If you ever go to my new house, the first thing you might notice was that I did not have a TV on-site. The closest thing to it was my computer monitor in the office, but that was it. I was not hiding it in my bedroom; it was not in the kitchen, bathroom, or any part of the house.
People would realize that their initial response was, “Oh, that’s very unfortunate. Don’t worry; next time we come here, I will surely bring one as a gift.” Even my parents, who were TV lovers, were baffled by it. If I did not learn about it immediately, they would have ordered a 60-inch flat-screen online when they visited me.
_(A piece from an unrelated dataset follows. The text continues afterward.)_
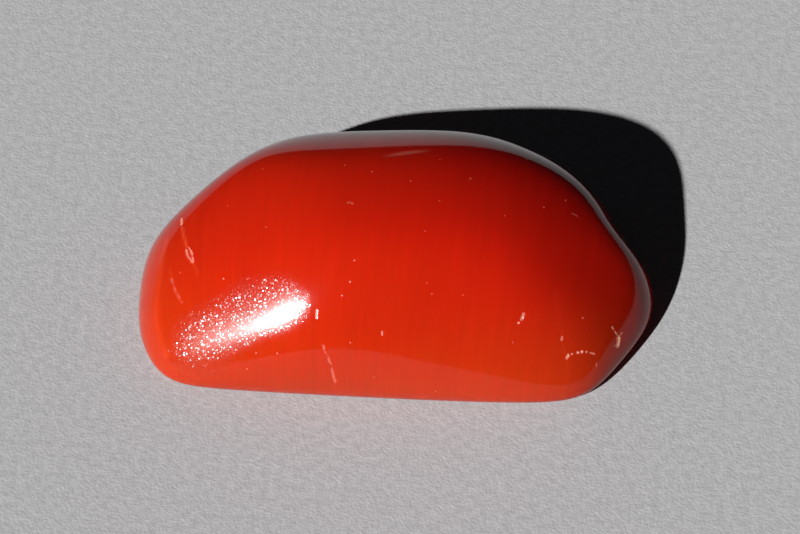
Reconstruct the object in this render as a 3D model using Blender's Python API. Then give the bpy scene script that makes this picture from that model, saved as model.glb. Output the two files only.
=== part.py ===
"""A polished freeform piece of red precious coral: one solid that lies on its flat ground base.

Metres, +Z up. The origin is the middle of the base, and the stone's long way is along X. The form is the
soft meeting of the faces that the piece was ground to before it was tumbled and polished.
"""
import math
from typing import NamedTuple

import bmesh
import bpy
import numpy as np

MM = 0.001

# Driving dimensions of the finished stone.
LENGTH = 26.0 * MM
WIDTH = 16.0 * MM
HEIGHT = 7.9 * MM

# The point inside the stone from which every face's reach is measured.
CORE = np.array((0.0, 0.0, 3.2 * MM))


class GroundFace(NamedTuple):
    """A flat that the stone was ground to, rounded into its neighbours."""

    name: str
    turn: float  # degrees from +X, seen from above, of the way the face looks
    lift: float  # degrees above level of the way the face looks
    reach: float  # distance from the core
    crispness: float  # how tightly it turns into its neighbours, per metre


class Hollow(NamedTuple):
    """A shallow smooth hollow rubbed into the stone."""

    name: str
    centre: tuple
    radii: tuple
    depth: float


# -Y is the near side, -X is the left end.
FACES = (
    GroundFace("near wall", -90.5, 2.0, 7.8 * MM, 1.6 / MM),
    GroundFace("near slope", -79.0, 38.0, 6.0 * MM, 1.7 / MM),
    GroundFace("near left slope", -113.5, 43.5, 6.8 * MM, 2.2 / MM),
    GroundFace("near left corner", -147.0, 10.0, 13.1 * MM, 2.0 / MM),
    GroundFace("crown", -100.0, 87.0, 4.8 * MM, 0.9 / MM),
    GroundFace("left crown", -155.0, 60.0, 6.6 * MM, 1.6 / MM),
    GroundFace("far slope", 98.0, 52.0, 5.55 * MM, 1.4 / MM),
    GroundFace("far wall", 92.0, 16.0, 7.3 * MM, 1.4 / MM),
    GroundFace("far right slope", 60.0, 36.0, 7.65 * MM, 1.6 / MM),
    GroundFace("left end", 180.0, 6.0, 12.85 * MM, 1.5 / MM),
    GroundFace("left slope", -175.0, 50.0, 8.3 * MM, 1.6 / MM),
    GroundFace("left shoulder", 138.0, 24.0, 8.8 * MM, 1.4 / MM),
    GroundFace("right slope", -24.0, 50.0, 7.3 * MM, 1.1 / MM),
    GroundFace("right end", 4.0, 12.0, 12.7 * MM, 2.4 / MM),
    GroundFace("right near corner", -32.0, 4.0, 12.6 * MM, 1.6 / MM),
    GroundFace("right far flat", 34.0, 20.0, 10.0 * MM, 2.4 / MM),
    GroundFace("base", 0.0, -90.0, 3.4 * MM, 2.0 / MM),
)

HOLLOWS = (
    Hollow("right saddle", (11.4 * MM, 1.8 * MM, 2.2 * MM), (1.3 * MM, 1.2 * MM, 3.0 * MM), 0.28 * MM),
)

# Squares along each side of the grid that is wrapped over the stone, and how far they crowd to its rim.
GRID = 56
RIM_CROWDING = 1.4

# Newton steps that settle each point on the surface, the longest step, and where they start.
SETTLING_STEPS = 40
LONGEST_STEP = 3.0 * MM
FIRST_REACH = 14.0 * MM

# Halvings that find where each ray meets the ground cut, between these two angles from straight up.
CUT_HALVINGS = 30
CUT_SEARCH = (math.radians(60), math.radians(165))

CORAL_RED = (0.60, 0.025, 0.008, 1.0)
CORAL_ROUGHNESS = 0.12


def clear_scene():
    """Removes every object that the scene holds."""
    for thing in list(bpy.data.objects):
        bpy.data.objects.remove(thing, do_unlink=True)


def face_normal(face):
    """Gives the unit direction that a face looks in."""
    turn = math.radians(face.turn)
    lift = math.radians(face.lift)
    level = math.cos(lift)
    return np.array((math.cos(turn) * level, math.sin(turn) * level, math.sin(lift)))


def stone_surface(rays):
    """Gives the point of the stone's surface along each unit ray from the core."""
    normals = np.array([face_normal(face) for face in FACES])
    crispness = np.array([face.crispness for face in FACES])
    reach = np.array([face.reach for face in FACES])
    slope = rays @ normals.T * crispness
    distance = np.full(len(rays), FIRST_REACH)
    for _ in range(SETTLING_STEPS):
        shares = np.exp(slope * distance[:, None] - crispness * reach)
        total = shares.sum(axis=1)
        step = np.log(total) * total / (shares * slope).sum(axis=1)
        distance = distance - np.clip(step, -LONGEST_STEP, LONGEST_STEP)
    points = CORE + rays * distance[:, None]
    for hollow in HOLLOWS:
        away = (points - np.array(hollow.centre)) / np.array(hollow.radii)
        depth = hollow.depth * np.exp(-(away * away).sum(axis=1))
        points = points - rays * depth[:, None]
    return points


def rays_at(turns, falls):
    """Gives unit rays from the core, turned round it and fallen from straight up, crowded to the ends."""
    rays = np.stack(
        (
            np.cos(turns) * np.sin(falls) * LENGTH / 2,
            np.sin(turns) * np.sin(falls) * WIDTH / 2,
            np.cos(falls) * (HEIGHT - CORE[2]),
        ),
        axis=1,
    )
    return rays / np.linalg.norm(rays, axis=1, keepdims=True)


def falls_to_cut(turns):
    """Gives how far a ray at each turn falls from straight up to meet the ground cut at Z 0."""
    above = np.full(len(turns), CUT_SEARCH[0])
    below = np.full(len(turns), CUT_SEARCH[1])
    for _ in range(CUT_HALVINGS):
        middle = (above + below) / 2
        high = stone_surface(rays_at(turns, middle))[:, 2] > 0
        above = np.where(high, middle, above)
        below = np.where(high, below, middle)
    return (above + below) / 2


def square_to_disc(across, along):
    """Maps points of a square, from -1 to 1, smoothly to a disc of radius 1, as radius and turn."""
    east = across * np.sqrt(1 - along * along / 2)
    north = along * np.sqrt(1 - across * across / 2)
    return np.minimum(np.hypot(east, north), 1.0), np.arctan2(north, east)


def fit_to_size(points):
    """Brings the surface to the driving dimensions, centred over the base, with the ground cut at Z 0."""
    low = points.min(axis=0)
    high = points.max(axis=0)
    middle = np.array(((low[0] + high[0]) / 2, (low[1] + high[1]) / 2, 0.0))
    scale = np.array((LENGTH / (high[0] - low[0]), WIDTH / (high[1] - low[1]), HEIGHT / high[2]))
    return (points - middle) * scale


def make_coral_mesh():
    """Wraps a square grid over the stone, with its rim on the ground cut, and closes it with the base."""
    body = bmesh.new()
    bmesh.ops.create_grid(body, x_segments=GRID, y_segments=GRID, size=1.0)
    flat = np.array([vert.co[:2] for vert in body.verts])
    radii, turns = square_to_disc(flat[:, 0], flat[:, 1])
    falls = (1 - (1 - radii) ** RIM_CROWDING) * falls_to_cut(turns)
    surface = fit_to_size(stone_surface(rays_at(turns, falls)))
    for vert, point in zip(body.verts, surface):
        vert.co = point
    rim = [edge for edge in body.edges if edge.is_boundary]
    for edge in rim:
        for vert in edge.verts:
            vert.co.z = 0.0
    bmesh.ops.holes_fill(body, edges=rim, sides=0)
    bmesh.ops.recalc_face_normals(body, faces=body.faces[:])
    mesh = bpy.data.meshes.new("coral")
    body.to_mesh(mesh)
    body.free()
    return mesh


def make_coral_material():
    """Makes the stone's polished red material."""
    material = bpy.data.materials.new("coral")
    material.use_nodes = True
    shader = material.node_tree.nodes["Principled BSDF"]
    shader.inputs["Base Color"].default_value = CORAL_RED
    shader.inputs["Roughness"].default_value = CORAL_ROUGHNESS
    shader.inputs["Metallic"].default_value = 0.0
    return material


def make_coral():
    """Places the stone in the scene, smooth everywhere but round its ground base."""
    mesh = make_coral_mesh()
    mesh.materials.append(make_coral_material())
    mesh.shade_smooth()
    mesh.set_sharp_from_angle(angle=math.radians(35))
    coral = bpy.data.objects.new("coral", mesh)
    bpy.context.scene.collection.objects.link(coral)
    return coral


clear_scene()
make_coral()
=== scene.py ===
"""Looks of a polished freeform piece of red precious coral that lies on pale paper.

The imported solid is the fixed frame. A finer skin is wrapped over the same ground faces, its small chips, pits
and cracks are pressed into it, and it is dressed as polished, slightly see-through coral. Sizes are metres.
"""

import logging
import math
from collections.abc import Callable
from dataclasses import dataclass, field
from enum import Enum

import bmesh
import bpy
import numpy as np
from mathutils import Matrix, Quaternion, Vector, noise
from mathutils.bvhtree import BVHTree


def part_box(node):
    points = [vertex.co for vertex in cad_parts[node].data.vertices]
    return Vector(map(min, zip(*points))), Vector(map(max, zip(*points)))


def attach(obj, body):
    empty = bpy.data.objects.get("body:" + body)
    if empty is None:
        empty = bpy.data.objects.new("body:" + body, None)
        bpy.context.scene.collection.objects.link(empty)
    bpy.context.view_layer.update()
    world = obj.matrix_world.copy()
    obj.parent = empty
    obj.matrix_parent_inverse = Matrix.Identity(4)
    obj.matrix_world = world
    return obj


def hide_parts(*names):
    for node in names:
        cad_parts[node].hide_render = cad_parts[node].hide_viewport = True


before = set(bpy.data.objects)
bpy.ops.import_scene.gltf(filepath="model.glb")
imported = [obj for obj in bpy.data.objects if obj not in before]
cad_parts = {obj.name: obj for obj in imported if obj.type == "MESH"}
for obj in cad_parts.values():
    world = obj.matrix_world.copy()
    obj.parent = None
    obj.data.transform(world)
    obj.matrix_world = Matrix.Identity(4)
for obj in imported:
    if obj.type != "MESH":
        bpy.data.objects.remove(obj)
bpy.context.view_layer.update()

MM = 0.001
PHOTO_WIDTH = 800
PHOTO_HEIGHT = 534

# How much smaller than the solid's box the visible skin is.
SKIN_CLEARANCE = 0.03 * MM

log = logging.getLogger("coral")

Pixel = tuple[float, float]
Span = tuple[float, float]
Colour = tuple[float, float, float, float]
Socket = bpy.types.NodeSocket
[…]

The thing was, I did not get a TV because I did not want one. It was not because I could not afford it, considering my counseling profession was paying me more than enough. It was also not because I forgot to get one as I hurried to fill the new house with the essentials. The sole reason was that I did not care for it.
Airing Out My Issues With TVs
Before anything else, I should say that I did not always have an aversion towards televisions. As I said, my parents loved TV, so my childhood days passed by with me sitting in front of it and watching all kinds of shows with them. While those were fond memories, it also meant the I had is a sedentary lifestyle. I enjoyed the TV shows and eating the snacks that my mother would always bring, so I did not feel the need to go out and play with my friends. As a result, I grew wider than taller, and I had been called fat by other kids.
When I was in college, I almost did not continue studying psychology because all I wanted to do after my boyfriend broke up was binge-watching TV shows. It served as my coping mechanism for weeks, but it was an unhealthy one, given that it made me too lazy to go to my classes. I only realized it once my friends from the same department visited me at my apartment and gave me a little intervention. Hence, I swore off TVs since then.
Then, just a few months ago, my best friend from high school caught up with me on the phone. We were talking about our lives and careers when the topic somehow diverted to COVID-19 vaccination.
My friend said she had been encouraging her parents to get vaccinated and protect themselves from the virus. But, unfortunately, since they heard that some people had an extremely adverse reaction to the drug, they did not want to do it. So instead, they insisted on taking their chance on avoiding people who might view virus carriers instead of getting vaccinated.
The latter was not something I could meddle with, especially if the people involved were not asking for my professional help. Still, it was technically another problem created by media outlets. And if they did not turn on their TVs regularly, my friend’s parents might not think like that.
Because of that, I always encourage people to avoid watching TV as much as possible.
What Happens If You Don’t Watch TV Too Much
Talk To Loved Ones More
I remembered watching TV can make people cross towards others, especially when their favorite show was on. For instance, if my mom or dad watched TV, no one was supposed to talk to them. If you try, they will cut you off with a loud “Shh!”
When they tried not watching TV at my new home, I was pleasantly surprised by how much we got to talk. I pointed it out to them, and they had the same reaction as I did. Although I could not make them throw away their TV, they said they no longer minded not having one at my house.
Hold On To Your Beliefs
Before I got slightly addicted to the TV during my college days, I believed that healing came from being more active and interacting with your loved ones more. As for my friend’s parents, her dad used to be a doctor, so they should have known better. However, since he retired years ago and gained medical information through news reports, it sounded like he did not trust science as much as he used to.
Now, things could have been different if there was no TV in the equation. For example, after my breakup, I would have gone out with my friends and cried it all out in one go instead of bottling up my feelings. And without TV, my friend’s parents would have been vaccinated by now.
Keeps You Realistic
TV programs are notorious for pushing a standard of beauty for both men and women. It may happen a lot less now since they are all supposed to be “inclusive,” but we know that idealism still exists.
By not watching too much TV, you get to be who you are and stay contented with yourself. Then, you won’t always say, “How I wish I have a banging body like the Kardashians or as rich as the Kardashians.”
TV can be likened to an easily abused substance. It will pull you in and make you feel high; when you stop watching it, you feel down, so you go back for more.
If you can stop watching TV too much, that’s great. But if you want to do it gradually, go for it.